What's more, when I took off my wet winter gloves, one of them took the inner lining with it and turned it inside out. Getting this properly stuffed back so I could take it back on proved difficult. There was nothing else to do than to dig out the completely wet gloves I had used earlier. They were super cold, but better than nothing.
Luckily, it wasn't far down to Storås, and for the second time today I sat in the petrol station watching heavy snowfall outside. It turned out the phone had eventually started to charge, which was a relief. I was also able to fix my glove after a bit of fumbling.
I sat there with a cup of coffee hoping to warm up a little before heading out into the snow. I realized I was shaking and it would not get better until I started pedaling again, so I left.

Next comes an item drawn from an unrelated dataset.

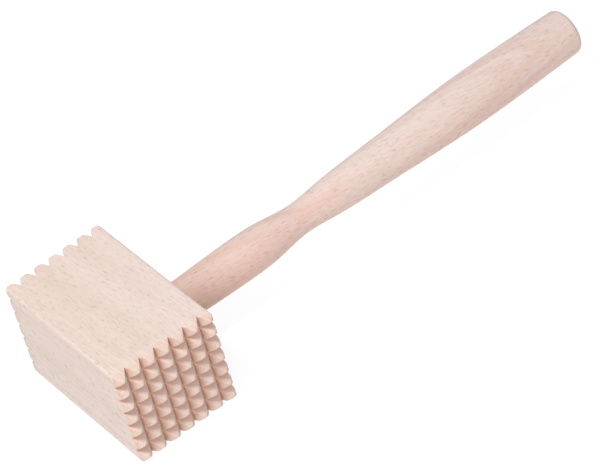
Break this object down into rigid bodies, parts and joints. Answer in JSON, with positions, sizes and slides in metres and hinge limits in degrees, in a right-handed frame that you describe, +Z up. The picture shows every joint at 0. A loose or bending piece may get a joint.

At this point I only had a 75 km familiar home stretch left, and I was very eager to finish. After the final control in Orkanger, it was getting dark, and I discovered that my fancy Fenix BC30 light (https://www.fenix-store.com/fenix-bc30-led-bike-light/) was working exceptionally badly! No doubt the positioning on the handlebar was a problem, as it was illuminating my legs as much as the road. Still, I would have thought at least some of that immense brightness would find its way to the tarmac. It's a good thing I know this route well enough to ride blindfolded.
During these last stages of the ride, I also had the most intense rain. To be fair, that was actually as forecasted. But on the climb up to Heimdal the road was white with snow, and I got wheel spin if I stopped and restarted. I had to take it easy down to the finish in Trondheim, but I was very relieved to complete the brevet.
This may not have been my longest ever ride, but it was by far the most challenging.
As I'm typing this today, my fingertips are numb with light frostbite, and a local race has been canceled due to snowy roads.
Hoping that my upcoming brevets will be in hot summer air. I know I deserve it!